Admin. R. M. 17.58.332.
¶116 The above-highlighted portions of Admin. R. M. 17.58.332 illustrate the inconsistency between the Board’s adopted rule and the statutory requirements for reimbursement. Pursuant to Admin. R. M. 17.58.332, in order to receive reimbursement for an eligible claim, the owner must subrogate its claims against any insurance carriers or third parties to the Board. However, § 75-11-307, MCA, plainly has only four requirements prior to reimbursement: (1) there are funds available (not at issue here); (2) there was an eligible spill (not at issue here); (3) the owner complied with § 75-11-309, MCA, which maps the procedures for reimbursement of eligible costs (also not at issue here); and (4) the owner complied with any other rules adopted to “implement” §§ 75-11-308 and 309, MCA. There is no statutory requirement that prior to reimbursement an owner must assign his insurance claim to the Board.
¶117 Thus, contrary to the Court’s opinion, Admin. R. M. 17.58.332, does not “implement” either §§ 75-11-308 or 309, MCA. The term “implement” means “to carry out or perform.” American Heritage Dictionary 880 (4th ed. 2000). The term “implement” refers to the procedural tools the Board may use in effectuating §§ 75-11-308 and 309, MCA. Admin. R. M. 17.58.332 does not concern the procedural mechanisms the Board uses to “implement” either §§ 75-11-308 or 309, MCA, but rather adds an additional requirement that owners must fulfill prior to receiving reimbursement from the Board. Consequently, Admin. R. M. 17.58.332 conflicts with the statute and is invalid pursuant to § 2-4-305(6), MCA. Therefore, based on the plain language and meaning of § 75-11-307, MCA, the Board should have reimbursed Visocan for eligible costs without requiring Visocan to surrender its insurance claims to the Board.
¶118 The record reveals that the Board enforced Admin. R. M. 17.58.332 against Visocan-informing Visocan that further reimbursements would not be approved unless it assigned its insurance claims to the Board. While the Board’s purpose in enacting the rule is arguably an important interest in preventing “double dipping,” the Board lacks the statutory authority to enforce Admin. R. *62M. 17.58.332. Under this Court’s precedent, the Board has engrafted additional requirements not envisioned by the authorizing statute. See Board of Barbers, 192 Mont. at 161, 626 P.2d at 1270. The Board has overstepped its statutory authority by requiring that owners subrogate its insurance claims to the Board before the Board reimburses eligible costs.
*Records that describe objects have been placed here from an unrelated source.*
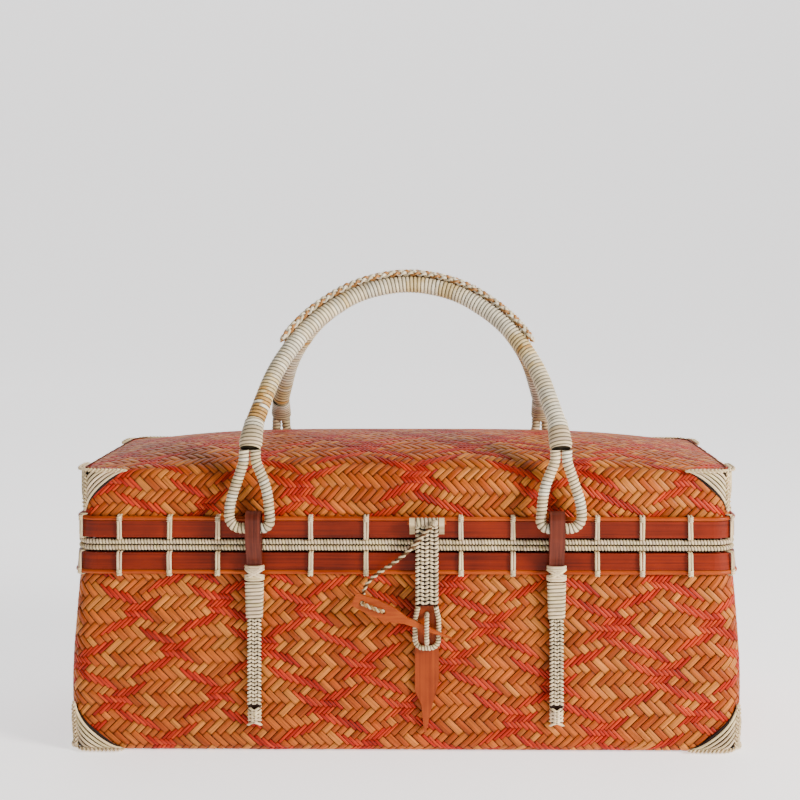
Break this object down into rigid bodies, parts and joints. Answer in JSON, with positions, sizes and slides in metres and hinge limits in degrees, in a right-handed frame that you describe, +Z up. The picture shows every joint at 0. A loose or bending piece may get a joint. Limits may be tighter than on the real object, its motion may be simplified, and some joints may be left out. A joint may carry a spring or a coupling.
{
  "type": "basket box bag",
  "caption": "Rectangular woven cane box bag with a hinged domed lid, two swinging wrapped bow handles in strap loops, and a tab-and-staple clasp locked by a tethered peg.",
  "frame": {"origin": "centre of the flat woven underside, on the surface the bag stands on", "axes": "+X along the bag's length, -Y towards the clasp and the viewer, +Z up through the lid"},
  "size_m": [0.3792, 0.1756, 0.2693],
  "materials": {
    "woven_cane": "satin",
    "bamboo_band": "satin",
    "red_rod": "satin",
    "strap_strip": "satin",
    "strap_plait": "satin",
    "handle_wrap": "satin",
    "tether_cord": "matte",
    "cream_cane": "satin"
  },
  "bodies": {
    "basket": {"body_corner_lashing_back_left": "cream_cane", "body_corner_lashing_back_right": "cream_cane", "body_corner_lashing_front_left": "cream_cane", "body_corner_lashing_front_right": "cream_cane", "body_edge_coil": "cream_cane", "body_rim_band": "bamboo_band", "body_rim_lining": "bamboo_band", "body_rim_rod": "red_rod", "body_rim_ties": "cream_cane", "body_shell": "woven_cane", "clasp_staple": "cream_cane", "clasp_tongue": "bamboo_band", "hinge_body_eyelets": "cream_cane", "hinge_rods": "red_rod", "strap_binding_back_left": "cream_cane", "strap_binding_back_right": "cream_cane", "strap_binding_front_left": "cream_cane", "strap_binding_front_right": "cream_cane", "strap_fold_back_left": "strap_strip", "strap_fold_back_right": "strap_strip", "strap_fold_front_left": "strap_strip", "strap_fold_front_right": "strap_strip", "strap_plait_back_left": "strap_plait", "strap_plait_back_right": "strap_plait", "strap_plait_front_left": "strap_plait", "strap_plait_front_right": "strap_plait"},
    "lid": {"clasp_pin": "red_rod", "clasp_pin_eyelets": "cream_cane", "hinge_lid_eyelets": "cream_cane", "lid_corner_lashing_back_left": "cream_cane", "lid_corner_lashing_back_right": "cream_cane", "lid_corner_lashing_front_left": "cream_cane", "lid_corner_lashing_front_right": "cream_cane", "lid_edge_coil": "cream_cane", "lid_rim_band": "bamboo_band", "lid_rim_lining": "bamboo_band", "lid_rim_rod": "red_rod", "lid_rim_ties": "cream_cane", "lid_shell": "woven_cane"},
    "front_handle": {"front_handle_bow": "handle_wrap", "front_handle_fork_binding_left": "handle_wrap", "front_handle_fork_binding_right": "handle_wrap", "front_handle_ridge_plait": "handle_wrap", "front_handle_ring_left": "handle_wrap", "front_handle_ring_right": "handle_wrap"},
    "back_handle": {"back_handle_bow": "handle_wrap", "back_handle_fork_binding_left": "handle_wrap", "back_handle_fork_binding_right": "handle_wrap", "back_handle_ridge_plait": "handle_wrap", "back_handle_ring_left": "handle_wrap", "back_handle_ring_right": "handle_wrap"},
    "clasp_tab": {"clasp_tab": "cream_cane", "clasp_tab_loop": "cream_cane", "clasp_tether_bead": "tether_cord", "clasp_tether": "tether_cord"},
    "clasp_peg": {"clasp_peg": "bamboo_band", "clasp_peg_lacing": "tether_cord"}
  },
  "joints": [
    {"name": "lid_hinge", "type": "hinge", "parent": "basket", "child": "lid", "pos_m": [0, 0.0805, 0.116], "axis": [-1, 0, 0], "range_deg": [0, 100], "deforming": ["clasp_staple"]},
    {"name": "front_handle_swing", "type": "hinge", "parent": "basket", "child": "front_handle", "pos_m": [0, -0.0825, 0.127], "axis": [1, 0, 0], "range_deg": [0, 130]},
    {"name": "back_handle_swing", "type": "hinge", "parent": "basket", "child": "back_handle", "pos_m": [0, 0.0825, 0.1035], "axis": [-1, 0, 0], "range_deg": [0, 130]},
    {"name": "clasp_tab_hinge", "type": "hinge", "parent": "lid", "child": "clasp_tab", "pos_m": [0.012, -0.08085, 0.13], "axis": [-1, 0, 0], "range_deg": [0, 100], "deforming": ["clasp_staple"]},
    {"name": "clasp_peg_slide", "type": "slide", "parent": "clasp_tab", "child": "clasp_peg", "axis": [-0.9298, 0, 0.3681], "range_m": [0, 0.018], "deforming": ["clasp_tether"]}
  ],
  "couplings": [
    {"joint": "front_handle_swing", "follows": "lid_hinge", "ratio": 1.3},
    {"joint": "back_handle_swing", "follows": "lid_hinge", "ratio": 1.3}
  ]
}
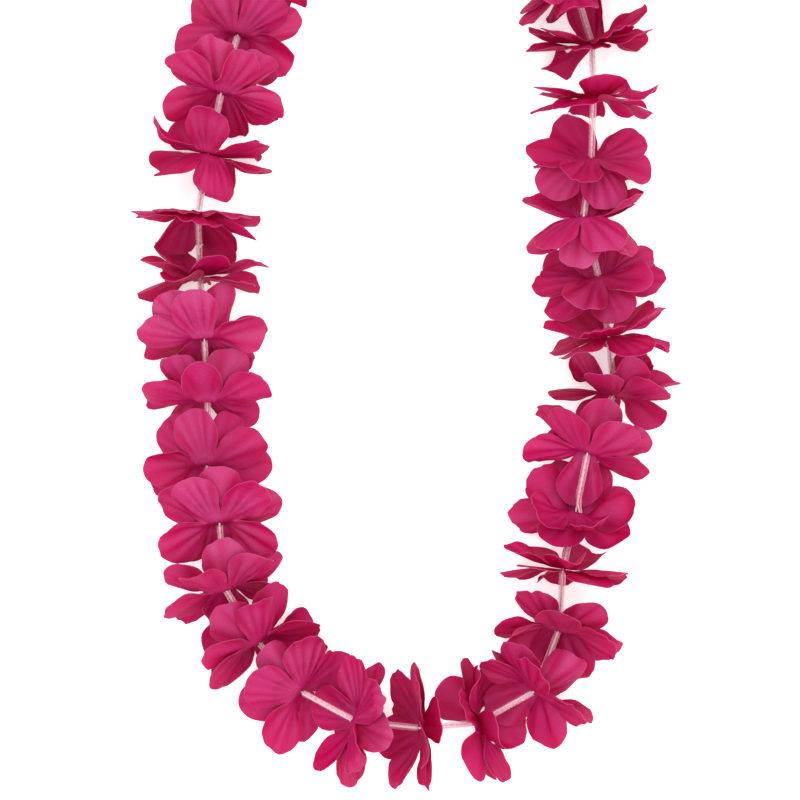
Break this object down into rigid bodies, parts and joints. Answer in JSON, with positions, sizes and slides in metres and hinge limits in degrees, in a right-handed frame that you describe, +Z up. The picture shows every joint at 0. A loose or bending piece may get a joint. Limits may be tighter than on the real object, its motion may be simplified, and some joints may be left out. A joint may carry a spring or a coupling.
{
  "type": "artificial flower lei",
  "caption": "Closed loop of magenta cloth blooms in two five-petalled layers, kept apart by clear plastic tube spacers on a cord, lying flat as a long oval.",
  "frame": {"origin": "centre of the lei's footprint, on the surface that it lies on", "axes": "+Z up from the surface, +Y along the long way of the loop towards its closed end behind the neck, +X across it"},
  "size_m": [0.2526, 0.451, 0.0576],
  "materials": {
    "magenta_fabric": "satin polyester cloth, heat-crimped, with thin pale cut edges",
    "clear_plastic": "clear, glossy, with fine streaks along the tube",
    "cord": "thin pale cord"
  },
  "bodies": {
    "root": {"bloom_01": "magenta_fabric", "bloom_02": "magenta_fabric", "bloom_03": "magenta_fabric", "bloom_04": "magenta_fabric", "bloom_05": "magenta_fabric", "bloom_06": "magenta_fabric", "bloom_07": "magenta_fabric", "bloom_08": "magenta_fabric", "bloom_09": "magenta_fabric", "bloom_10": "magenta_fabric", "bloom_11": "magenta_fabric", "bloom_12": "magenta_fabric", "bloom_13": "magenta_fabric", "bloom_14": "magenta_fabric", "bloom_15": "magenta_fabric", "bloom_16": "magenta_fabric", "bloom_17": "magenta_fabric", "bloom_18": "magenta_fabric", "bloom_19": "magenta_fabric", "bloom_20": "magenta_fabric", "bloom_21": "magenta_fabric", "bloom_22": "magenta_fabric", "bloom_23": "magenta_fabric", "bloom_24": "magenta_fabric", "bloom_25": "magenta_fabric", "bloom_26": "magenta_fabric", "bloom_27": "magenta_fabric", "bloom_28": "magenta_fabric", "bloom_pair_1": "magenta_fabric", "bloom_pair_2": "magenta_fabric", "bloom_pair_3": "magenta_fabric", "tube_01": "clear_plastic", "tube_02": "clear_plastic", "tube_03": "clear_plastic", "tube_04": "clear_plastic", "tube_05": "clear_plastic", "tube_06": "clear_plastic", "tube_07": "clear_plastic", "tube_08": "clear_plastic", "tube_09": "clear_plastic", "tube_10": "clear_plastic", "tube_11": "clear_plastic", "tube_12": "clear_plastic", "tube_13": "clear_plastic", "tube_14": "clear_plastic", "tube_15": "clear_plastic", "tube_16": "clear_plastic", "tube_17": "clear_plastic", "tube_18": "clear_plastic", "tube_19": "clear_plastic", "tube_20": "clear_plastic", "tube_21": "clear_plastic", "tube_22": "clear_plastic", "tube_23": "clear_plastic", "tube_24": "clear_plastic", "tube_25": "clear_plastic", "tube_26": "clear_plastic", "tube_27": "clear_plastic", "tube_run": "clear_plastic", "cord": "cord"}
  },
  "joints": []
}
Moreover, the Board’s rule frustrates the legislative purpose of reimbursement in numerous respects. For instance, the rule prevents an owner from exercising his contractual right to seek reimbursement from his insurer for costs not covered by the fund, such as here, Visocan’s statutory deductible of $17,500. This result was not envisioned by the Legislature. As such, Admin. R. M. 17.58.332 is invalid.
¶ 119 Consequently, any subrogation effected by the Board pursuant to Admin. R. M. 17.58.332 is invalid, including the assignment between Visocan and the Board. See Restatement (Second) of Contracts § 317(2)(b) (1981) (stating contractual rights are unassignable if forbidden by statute). Therefore, the remaining issues on appeal are moot because the Board cannot sustain a cause of action on the basis of an invalidly assigned contractual right.
¶120 I would reverse the District Court.